> **What to do**:
Exactly the lines from the one with "stripe_bottom = countersink_depth" to the one with "cad_parts[node].hide_render = cad_parts[node].hide_viewport", both included, are to be printed again; leave out the rest.

> **Available data**:
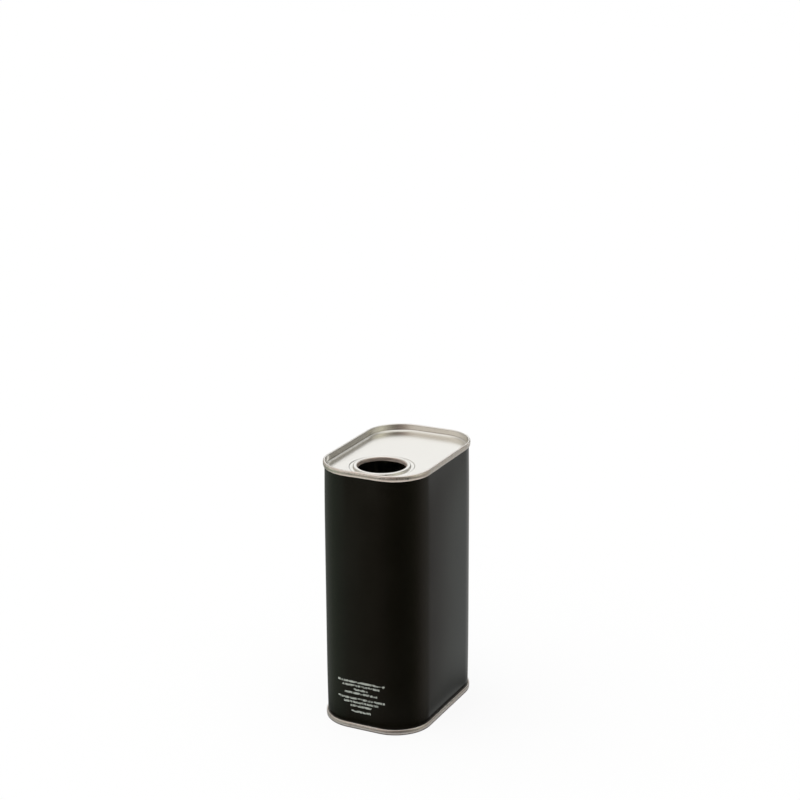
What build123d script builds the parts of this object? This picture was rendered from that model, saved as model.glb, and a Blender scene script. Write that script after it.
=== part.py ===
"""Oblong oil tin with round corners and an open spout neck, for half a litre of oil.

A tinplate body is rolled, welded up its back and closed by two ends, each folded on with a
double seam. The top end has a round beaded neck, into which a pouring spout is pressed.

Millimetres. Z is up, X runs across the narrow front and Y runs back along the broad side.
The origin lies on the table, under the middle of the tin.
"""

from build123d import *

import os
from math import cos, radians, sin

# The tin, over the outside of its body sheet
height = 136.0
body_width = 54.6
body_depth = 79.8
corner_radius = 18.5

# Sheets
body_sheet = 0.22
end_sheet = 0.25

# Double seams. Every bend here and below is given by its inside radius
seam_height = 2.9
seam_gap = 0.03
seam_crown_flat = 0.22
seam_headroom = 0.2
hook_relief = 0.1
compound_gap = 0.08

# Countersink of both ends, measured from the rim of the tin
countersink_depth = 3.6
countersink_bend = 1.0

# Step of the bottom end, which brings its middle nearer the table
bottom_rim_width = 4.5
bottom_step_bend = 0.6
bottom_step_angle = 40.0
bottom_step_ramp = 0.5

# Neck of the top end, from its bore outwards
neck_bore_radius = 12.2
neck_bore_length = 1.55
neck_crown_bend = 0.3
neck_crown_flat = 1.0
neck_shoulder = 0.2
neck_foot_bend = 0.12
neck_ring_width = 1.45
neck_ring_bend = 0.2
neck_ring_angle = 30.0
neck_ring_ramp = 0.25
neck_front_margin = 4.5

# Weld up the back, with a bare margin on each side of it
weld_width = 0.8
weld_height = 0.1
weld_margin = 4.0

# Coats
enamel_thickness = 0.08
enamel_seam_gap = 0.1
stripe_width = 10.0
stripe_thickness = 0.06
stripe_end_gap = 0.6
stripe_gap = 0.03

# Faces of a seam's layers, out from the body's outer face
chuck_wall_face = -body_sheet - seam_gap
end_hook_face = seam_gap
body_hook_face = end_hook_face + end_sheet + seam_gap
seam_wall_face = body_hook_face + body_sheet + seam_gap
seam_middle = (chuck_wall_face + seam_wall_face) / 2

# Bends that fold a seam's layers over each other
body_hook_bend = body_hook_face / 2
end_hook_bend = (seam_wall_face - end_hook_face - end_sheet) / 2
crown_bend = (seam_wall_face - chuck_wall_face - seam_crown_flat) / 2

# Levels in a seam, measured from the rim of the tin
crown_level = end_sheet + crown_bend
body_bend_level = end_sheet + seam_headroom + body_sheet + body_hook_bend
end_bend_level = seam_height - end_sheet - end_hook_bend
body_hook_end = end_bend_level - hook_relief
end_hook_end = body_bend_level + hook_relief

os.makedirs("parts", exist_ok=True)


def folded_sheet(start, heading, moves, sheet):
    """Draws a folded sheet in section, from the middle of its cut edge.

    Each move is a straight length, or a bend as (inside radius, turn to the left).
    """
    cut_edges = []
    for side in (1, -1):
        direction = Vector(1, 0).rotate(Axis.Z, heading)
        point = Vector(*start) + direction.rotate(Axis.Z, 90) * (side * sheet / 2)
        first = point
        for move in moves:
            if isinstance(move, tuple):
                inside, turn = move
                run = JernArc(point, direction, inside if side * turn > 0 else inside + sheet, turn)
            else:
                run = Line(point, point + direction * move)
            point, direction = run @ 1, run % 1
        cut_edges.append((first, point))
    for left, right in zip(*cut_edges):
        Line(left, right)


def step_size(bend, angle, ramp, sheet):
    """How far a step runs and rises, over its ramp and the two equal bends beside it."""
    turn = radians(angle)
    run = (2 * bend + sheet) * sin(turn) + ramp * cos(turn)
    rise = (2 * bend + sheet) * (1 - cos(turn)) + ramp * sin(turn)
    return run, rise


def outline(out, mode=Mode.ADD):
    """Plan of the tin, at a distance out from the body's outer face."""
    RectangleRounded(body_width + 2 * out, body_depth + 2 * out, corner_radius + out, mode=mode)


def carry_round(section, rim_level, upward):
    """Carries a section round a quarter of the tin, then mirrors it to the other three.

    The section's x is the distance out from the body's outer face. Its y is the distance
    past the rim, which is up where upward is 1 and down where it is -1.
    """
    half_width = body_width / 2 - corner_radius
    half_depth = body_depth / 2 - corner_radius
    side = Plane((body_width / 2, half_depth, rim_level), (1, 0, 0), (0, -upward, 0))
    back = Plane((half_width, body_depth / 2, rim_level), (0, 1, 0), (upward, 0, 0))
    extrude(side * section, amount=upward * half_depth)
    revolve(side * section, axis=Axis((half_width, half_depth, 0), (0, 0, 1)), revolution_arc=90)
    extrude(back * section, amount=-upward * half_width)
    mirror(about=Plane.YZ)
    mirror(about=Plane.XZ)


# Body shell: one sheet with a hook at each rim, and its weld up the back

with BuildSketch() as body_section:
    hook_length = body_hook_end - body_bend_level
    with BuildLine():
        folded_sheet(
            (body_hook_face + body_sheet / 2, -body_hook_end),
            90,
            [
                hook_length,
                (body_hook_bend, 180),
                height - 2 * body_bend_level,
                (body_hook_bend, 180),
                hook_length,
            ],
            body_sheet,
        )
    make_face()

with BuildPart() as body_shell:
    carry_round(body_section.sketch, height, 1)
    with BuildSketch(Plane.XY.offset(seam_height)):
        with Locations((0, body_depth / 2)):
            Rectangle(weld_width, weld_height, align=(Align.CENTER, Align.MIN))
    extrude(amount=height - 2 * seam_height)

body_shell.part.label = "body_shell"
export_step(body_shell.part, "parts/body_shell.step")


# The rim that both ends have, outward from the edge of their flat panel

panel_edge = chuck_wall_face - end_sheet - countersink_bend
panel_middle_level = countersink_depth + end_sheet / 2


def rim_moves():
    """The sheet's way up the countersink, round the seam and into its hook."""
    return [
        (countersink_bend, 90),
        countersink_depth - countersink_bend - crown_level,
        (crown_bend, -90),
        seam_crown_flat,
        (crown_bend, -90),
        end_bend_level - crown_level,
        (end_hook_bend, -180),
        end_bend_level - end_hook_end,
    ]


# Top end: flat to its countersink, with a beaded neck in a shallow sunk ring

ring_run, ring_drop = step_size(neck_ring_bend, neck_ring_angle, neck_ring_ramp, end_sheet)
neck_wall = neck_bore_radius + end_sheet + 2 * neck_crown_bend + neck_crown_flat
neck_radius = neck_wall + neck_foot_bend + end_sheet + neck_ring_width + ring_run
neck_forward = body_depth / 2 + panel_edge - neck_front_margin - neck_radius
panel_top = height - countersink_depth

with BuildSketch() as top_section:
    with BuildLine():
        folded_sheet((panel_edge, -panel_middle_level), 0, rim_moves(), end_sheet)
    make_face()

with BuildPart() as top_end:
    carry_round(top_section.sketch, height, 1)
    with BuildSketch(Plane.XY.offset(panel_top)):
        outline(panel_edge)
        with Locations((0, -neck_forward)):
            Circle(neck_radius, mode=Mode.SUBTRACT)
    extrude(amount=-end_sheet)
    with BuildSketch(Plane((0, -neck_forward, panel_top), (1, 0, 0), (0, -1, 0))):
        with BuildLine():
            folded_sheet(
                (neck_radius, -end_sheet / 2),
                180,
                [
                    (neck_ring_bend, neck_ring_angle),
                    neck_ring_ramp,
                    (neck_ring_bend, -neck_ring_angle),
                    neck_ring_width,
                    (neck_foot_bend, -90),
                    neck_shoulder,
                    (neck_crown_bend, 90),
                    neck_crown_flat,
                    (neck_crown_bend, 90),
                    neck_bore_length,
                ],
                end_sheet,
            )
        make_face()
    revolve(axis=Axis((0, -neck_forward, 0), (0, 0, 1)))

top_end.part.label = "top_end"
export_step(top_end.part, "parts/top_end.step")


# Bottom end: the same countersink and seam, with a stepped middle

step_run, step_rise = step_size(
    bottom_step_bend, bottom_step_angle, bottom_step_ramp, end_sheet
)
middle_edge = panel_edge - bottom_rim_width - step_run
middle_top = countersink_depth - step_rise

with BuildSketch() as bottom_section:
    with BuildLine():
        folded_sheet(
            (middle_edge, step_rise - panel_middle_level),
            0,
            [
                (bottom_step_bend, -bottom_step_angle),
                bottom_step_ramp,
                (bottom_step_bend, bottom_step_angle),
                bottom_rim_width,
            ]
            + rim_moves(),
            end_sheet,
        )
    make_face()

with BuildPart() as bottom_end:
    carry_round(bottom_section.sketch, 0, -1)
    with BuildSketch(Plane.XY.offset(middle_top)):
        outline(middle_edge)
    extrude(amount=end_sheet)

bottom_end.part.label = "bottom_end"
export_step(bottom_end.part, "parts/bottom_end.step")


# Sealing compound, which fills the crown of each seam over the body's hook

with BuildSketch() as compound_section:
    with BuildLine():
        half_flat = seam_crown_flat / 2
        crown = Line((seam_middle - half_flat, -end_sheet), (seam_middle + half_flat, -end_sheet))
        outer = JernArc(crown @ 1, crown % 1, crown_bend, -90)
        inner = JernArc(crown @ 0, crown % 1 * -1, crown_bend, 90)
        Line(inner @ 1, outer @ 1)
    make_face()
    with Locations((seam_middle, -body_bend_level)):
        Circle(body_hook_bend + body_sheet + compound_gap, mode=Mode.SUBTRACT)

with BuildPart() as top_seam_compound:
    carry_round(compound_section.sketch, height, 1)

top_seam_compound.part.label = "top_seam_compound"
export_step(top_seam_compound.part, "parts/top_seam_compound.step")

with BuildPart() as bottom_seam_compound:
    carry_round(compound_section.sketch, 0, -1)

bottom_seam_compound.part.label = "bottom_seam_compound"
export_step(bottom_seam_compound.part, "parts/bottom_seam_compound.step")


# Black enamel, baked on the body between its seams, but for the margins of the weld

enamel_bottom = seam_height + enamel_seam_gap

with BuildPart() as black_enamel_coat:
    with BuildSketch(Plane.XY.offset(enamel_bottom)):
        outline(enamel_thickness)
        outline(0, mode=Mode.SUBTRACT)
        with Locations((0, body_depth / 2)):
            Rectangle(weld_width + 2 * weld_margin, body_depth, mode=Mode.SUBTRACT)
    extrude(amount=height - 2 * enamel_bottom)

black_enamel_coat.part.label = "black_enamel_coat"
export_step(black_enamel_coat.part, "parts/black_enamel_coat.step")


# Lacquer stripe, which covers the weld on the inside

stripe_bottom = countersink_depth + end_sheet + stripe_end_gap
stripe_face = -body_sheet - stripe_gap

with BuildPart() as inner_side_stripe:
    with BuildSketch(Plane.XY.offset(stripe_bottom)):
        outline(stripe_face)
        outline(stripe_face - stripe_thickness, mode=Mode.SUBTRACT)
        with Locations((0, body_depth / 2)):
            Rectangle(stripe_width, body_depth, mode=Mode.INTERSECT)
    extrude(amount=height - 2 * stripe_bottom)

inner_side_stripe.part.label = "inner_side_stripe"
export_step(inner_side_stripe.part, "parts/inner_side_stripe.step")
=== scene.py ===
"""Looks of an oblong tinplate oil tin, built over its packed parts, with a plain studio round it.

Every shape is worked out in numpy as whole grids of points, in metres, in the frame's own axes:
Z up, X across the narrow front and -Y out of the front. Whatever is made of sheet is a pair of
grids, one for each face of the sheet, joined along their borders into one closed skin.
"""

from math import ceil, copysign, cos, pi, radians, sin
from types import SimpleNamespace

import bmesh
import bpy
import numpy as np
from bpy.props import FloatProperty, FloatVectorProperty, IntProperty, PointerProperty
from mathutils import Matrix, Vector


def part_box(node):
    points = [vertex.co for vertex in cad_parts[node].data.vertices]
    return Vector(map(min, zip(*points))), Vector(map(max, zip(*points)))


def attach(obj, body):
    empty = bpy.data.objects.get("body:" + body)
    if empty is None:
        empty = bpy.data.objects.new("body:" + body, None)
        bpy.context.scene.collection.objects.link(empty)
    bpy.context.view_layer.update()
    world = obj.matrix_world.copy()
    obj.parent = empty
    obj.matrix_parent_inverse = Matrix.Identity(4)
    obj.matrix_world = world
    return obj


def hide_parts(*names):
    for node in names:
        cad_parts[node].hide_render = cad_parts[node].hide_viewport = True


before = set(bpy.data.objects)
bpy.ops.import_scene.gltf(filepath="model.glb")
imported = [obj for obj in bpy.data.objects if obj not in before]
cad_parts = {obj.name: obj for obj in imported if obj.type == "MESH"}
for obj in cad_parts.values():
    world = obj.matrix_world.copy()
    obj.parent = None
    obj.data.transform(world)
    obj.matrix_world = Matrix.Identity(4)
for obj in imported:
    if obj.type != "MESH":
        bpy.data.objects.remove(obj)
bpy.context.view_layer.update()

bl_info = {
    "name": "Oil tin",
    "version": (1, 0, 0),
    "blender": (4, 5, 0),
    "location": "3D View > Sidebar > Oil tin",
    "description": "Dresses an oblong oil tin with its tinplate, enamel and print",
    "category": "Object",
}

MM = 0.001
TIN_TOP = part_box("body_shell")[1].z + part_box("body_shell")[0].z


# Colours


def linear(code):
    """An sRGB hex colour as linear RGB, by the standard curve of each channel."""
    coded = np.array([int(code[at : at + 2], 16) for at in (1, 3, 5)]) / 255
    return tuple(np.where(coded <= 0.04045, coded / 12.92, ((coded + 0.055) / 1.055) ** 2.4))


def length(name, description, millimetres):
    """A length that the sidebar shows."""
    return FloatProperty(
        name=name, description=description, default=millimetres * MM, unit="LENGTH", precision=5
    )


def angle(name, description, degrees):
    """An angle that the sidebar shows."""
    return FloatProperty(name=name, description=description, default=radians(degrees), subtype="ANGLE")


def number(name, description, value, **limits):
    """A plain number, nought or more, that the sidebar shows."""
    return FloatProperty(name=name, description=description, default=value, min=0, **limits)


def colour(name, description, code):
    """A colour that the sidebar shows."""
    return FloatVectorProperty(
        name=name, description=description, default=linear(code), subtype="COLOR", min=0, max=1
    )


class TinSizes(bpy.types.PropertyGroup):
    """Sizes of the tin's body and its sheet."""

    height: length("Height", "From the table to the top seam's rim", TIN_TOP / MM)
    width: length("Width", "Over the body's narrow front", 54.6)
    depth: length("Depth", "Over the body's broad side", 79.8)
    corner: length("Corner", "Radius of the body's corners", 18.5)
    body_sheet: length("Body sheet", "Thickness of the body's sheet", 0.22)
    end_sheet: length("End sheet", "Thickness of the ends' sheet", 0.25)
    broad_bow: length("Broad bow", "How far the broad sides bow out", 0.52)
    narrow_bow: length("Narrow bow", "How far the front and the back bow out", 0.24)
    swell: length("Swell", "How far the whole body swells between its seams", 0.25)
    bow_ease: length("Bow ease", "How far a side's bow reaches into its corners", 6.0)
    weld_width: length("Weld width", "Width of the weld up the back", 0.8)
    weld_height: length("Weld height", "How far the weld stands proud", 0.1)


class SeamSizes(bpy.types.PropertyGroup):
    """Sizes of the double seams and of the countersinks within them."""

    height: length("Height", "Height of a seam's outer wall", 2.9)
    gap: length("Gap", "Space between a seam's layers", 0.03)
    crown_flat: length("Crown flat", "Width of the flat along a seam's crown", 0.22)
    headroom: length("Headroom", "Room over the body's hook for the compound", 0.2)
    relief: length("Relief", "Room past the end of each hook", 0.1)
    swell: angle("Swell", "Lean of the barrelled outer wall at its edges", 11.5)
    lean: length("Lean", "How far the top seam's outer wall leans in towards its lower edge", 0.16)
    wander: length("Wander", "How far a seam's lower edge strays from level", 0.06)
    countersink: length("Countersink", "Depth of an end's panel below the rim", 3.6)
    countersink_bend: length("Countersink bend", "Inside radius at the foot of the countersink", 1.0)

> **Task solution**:
stripe_bottom = countersink_depth + end_sheet + stripe_end_gap
stripe_face = -body_sheet - stripe_gap

with BuildPart() as inner_side_stripe:
    with BuildSketch(Plane.XY.offset(stripe_bottom)):
        outline(stripe_face)
        outline(stripe_face - stripe_thickness, mode=Mode.SUBTRACT)
        with Locations((0, body_depth / 2)):
            Rectangle(stripe_width, body_depth, mode=Mode.INTERSECT)
    extrude(amount=height - 2 * stripe_bottom)

inner_side_stripe.part.label = "inner_side_stripe"
export_step(inner_side_stripe.part, "parts/inner_side_stripe.step")
=== scene.py ===
"""Looks of an oblong tinplate oil tin, built over its packed parts, with a plain studio round it.

Every shape is worked out in numpy as whole grids of points, in metres, in the frame's own axes:
Z up, X across the narrow front and -Y out of the front. Whatever is made of sheet is a pair of
grids, one for each face of the sheet, joined along their borders into one closed skin.
"""

from math import ceil, copysign, cos, pi, radians, sin
from types import SimpleNamespace

import bmesh
import bpy
import numpy as np
from bpy.props import FloatProperty, FloatVectorProperty, IntProperty, PointerProperty
from mathutils import Matrix, Vector


def part_box(node):
    points = [vertex.co for vertex in cad_parts[node].data.vertices]
    return Vector(map(min, zip(*points))), Vector(map(max, zip(*points)))


def attach(obj, body):
    empty = bpy.data.objects.get("body:" + body)
    if empty is None:
        empty = bpy.data.objects.new("body:" + body, None)
        bpy.context.scene.collection.objects.link(empty)
    bpy.context.view_layer.update()
    world = obj.matrix_world.copy()
    obj.parent = empty
    obj.matrix_parent_inverse = Matrix.Identity(4)
    obj.matrix_world = world
    return obj


def hide_parts(*names):
    for node in names:
        cad_parts[node].hide_render = cad_parts[node].hide_viewport = True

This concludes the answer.